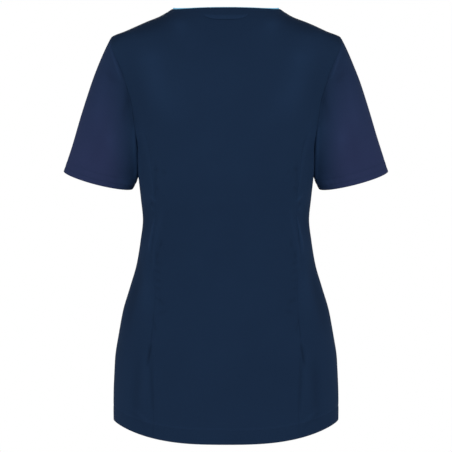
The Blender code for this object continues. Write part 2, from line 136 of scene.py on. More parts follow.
# The cloth
CLOTH = 0.7 * MM             # thickness that is drawn
LIFT = 0.15 * MM             # of its outer face, off the form
GAP = 0.06 * MM              # between two pieces at a seam
SEAM_DEPTH = 0.35 * MM       # how far a seam draws the cloth in
SEAM_WIDTH = 1.4 * MM
HEM_HEIGHT = 24 * MM         # the turned-up hem, edge to stitch line
SLEEVE_HEM_HEIGHT = 20 * MM
NECK_STITCH = 7 * MM         # stitch line below the neck edge
SLEEVE_EDGE_STITCH = 9 * MM  # the second row, near the sleeve's edge
SEAM_ALLOWANCE = 10 * MM     # turned in at each sewn edge
ALLOWANCE_STEPS = np.array((10, 6, 3, 0.8)) * MM     # from its seam, raw edge first
ALLOWANCE_GAP = 0.15 * MM
ALLOWANCE_CLOTH = 1.2 * MM
ALLOWANCE_ON_BODY = np.array((3, 0.8)) * MM     # beside an armhole
ALLOWANCE_UNDER_BODY = 1.1 * MM
HEM_AREA_SHARE = 0.9         # of the hem's height times the widest row
TAPE_WIDTH = 11 * MM
TAPE_CLOTH = 0.6 * MM
TAPE_ROWS = (1.0, 0.7, 0.4, 0.15)   # shares of its width below the neck edge
TAPE_DEPTH = 1.7 * MM        # of the tape's outer face, under the form
TAPE_INSET = 1.9 * MM        # inside the back neck edge
TAPE_PEEK = 0.95 * MM        # above it
TAPE_CORNER_PEEK = 2.2 * MM  # and at its corners
TAPE_CORNER_FROM = 60 * MM
TAPE_SLOPE_STEP = 2 * MM     # below the edge, to find the cloth's slope there
LOOP_WIDTH = 7.6 * MM
LOOP_HALF_LENGTH = 37 * MM
LOOP_Z = -21.2 * MM
LOOP_END_RISE = 5.0 * MM
LOOP_PAINTED_LIGHT = 0.19             # painted light: how much lighter it is than the back
LOOP_CLOTH = 0.55 * MM
LOOP_GAP = 0.12 * MM
LOOP_SLACK = 0.5 * MM        # how far its middle stands off the back
LOOP_CROWN = 0.15 * MM
LOOP_TAPER = 0.75            # how much narrower its ends are sewn
LOOP_POWER = 4               # how late it narrows and rises towards its ends
TACK_COLUMN = 2              # where its end stitches are, in columns from each end

# Thread
THREAD = 0.22 * MM           # radius
STITCH_LENGTH = 2.3 * MM
STITCH_PITCH = 3.1 * MM
STITCH_SIDES = 6
STITCH_PROFILE = ((0.0, 0.35), (0.14, 0.85), (0.5, 1.0), (0.86, 0.85), (1.0, 0.35))
STITCH_SINK = 0.4            # share of the radius that lies in the cloth

# Colours in linear RGB, and finish
NAVY = (0.0093, 0.0222, 0.0519)
# painted light: a lighter, more violet navy where light falls, out and down the sleeves
SLEEVE_PAINTED_LIGHT_NAVY = (0.0205, 0.0296, 0.0780)
TAPE_BLUE = (0.1878, 0.5149, 0.7529)
THREAD_NAVY = (0.014, 0.029, 0.066)
CLOTH_ROUGHNESS = 0.85
CLOTH_SPECULAR = 0.02
THREAD_ROUGHNESS = 0.6
TWILL_PITCH = 0.9 * MM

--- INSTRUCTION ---
All of the data must be returned exactly.

--- THE RESULT ---
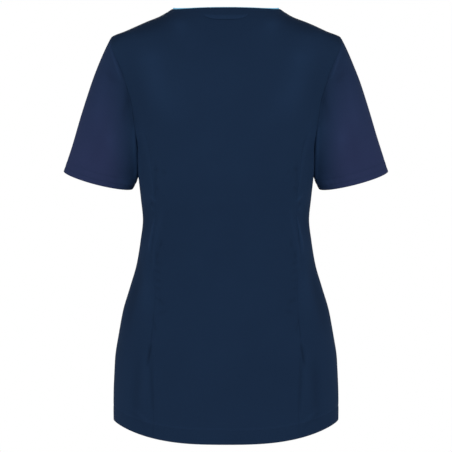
The Blender code for this object continues. Write part 2, from line 136 of scene.py on. More parts follow.
# The cloth
CLOTH = 0.7 * MM             # thickness that is drawn
LIFT = 0.15 * MM             # of its outer face, off the form
GAP = 0.06 * MM              # between two pieces at a seam
SEAM_DEPTH = 0.35 * MM       # how far a seam draws the cloth in
SEAM_WIDTH = 1.4 * MM
HEM_HEIGHT = 24 * MM         # the turned-up hem, edge to stitch line
SLEEVE_HEM_HEIGHT = 20 * MM
NECK_STITCH = 7 * MM         # stitch line below the neck edge
SLEEVE_EDGE_STITCH = 9 * MM  # the second row, near the sleeve's edge
SEAM_ALLOWANCE = 10 * MM     # turned in at each sewn edge
ALLOWANCE_STEPS = np.array((10, 6, 3, 0.8)) * MM     # from its seam, raw edge first
ALLOWANCE_GAP = 0.15 * MM
ALLOWANCE_CLOTH = 1.2 * MM
ALLOWANCE_ON_BODY = np.array((3, 0.8)) * MM     # beside an armhole
ALLOWANCE_UNDER_BODY = 1.1 * MM
HEM_AREA_SHARE = 0.9         # of the hem's height times the widest row
TAPE_WIDTH = 11 * MM
TAPE_CLOTH = 0.6 * MM
TAPE_ROWS = (1.0, 0.7, 0.4, 0.15)   # shares of its width below the neck edge
TAPE_DEPTH = 1.7 * MM        # of the tape's outer face, under the form
TAPE_INSET = 1.9 * MM        # inside the back neck edge
TAPE_PEEK = 0.95 * MM        # above it
TAPE_CORNER_PEEK = 2.2 * MM  # and at its corners
TAPE_CORNER_FROM = 60 * MM
TAPE_SLOPE_STEP = 2 * MM     # below the edge, to find the cloth's slope there
LOOP_WIDTH = 7.6 * MM
LOOP_HALF_LENGTH = 37 * MM
LOOP_Z = -21.2 * MM
LOOP_END_RISE = 5.0 * MM
LOOP_PAINTED_LIGHT = 0.19             # painted light: how much lighter it is than the back
LOOP_CLOTH = 0.55 * MM
LOOP_GAP = 0.12 * MM
LOOP_SLACK = 0.5 * MM        # how far its middle stands off the back
LOOP_CROWN = 0.15 * MM
LOOP_TAPER = 0.75            # how much narrower its ends are sewn
LOOP_POWER = 4               # how late it narrows and rises towards its ends
TACK_COLUMN = 2              # where its end stitches are, in columns from each end

# Thread
THREAD = 0.22 * MM           # radius
STITCH_LENGTH = 2.3 * MM
STITCH_PITCH = 3.1 * MM
STITCH_SIDES = 6
STITCH_PROFILE = ((0.0, 0.35), (0.14, 0.85), (0.5, 1.0), (0.86, 0.85), (1.0, 0.35))
STITCH_SINK = 0.4            # share of the radius that lies in the cloth

# Colours in linear RGB, and finish
NAVY = (0.0093, 0.0222, 0.0519)
# painted light: a lighter, more violet navy where light falls, out and down the sleeves
SLEEVE_PAINTED_LIGHT_NAVY = (0.0205, 0.0296, 0.0780)
TAPE_BLUE = (0.1878, 0.5149, 0.7529)
THREAD_NAVY = (0.014, 0.029, 0.066)
CLOTH_ROUGHNESS = 0.85
CLOTH_SPECULAR = 0.02
THREAD_ROUGHNESS = 0.6
TWILL_PITCH = 0.9 * MM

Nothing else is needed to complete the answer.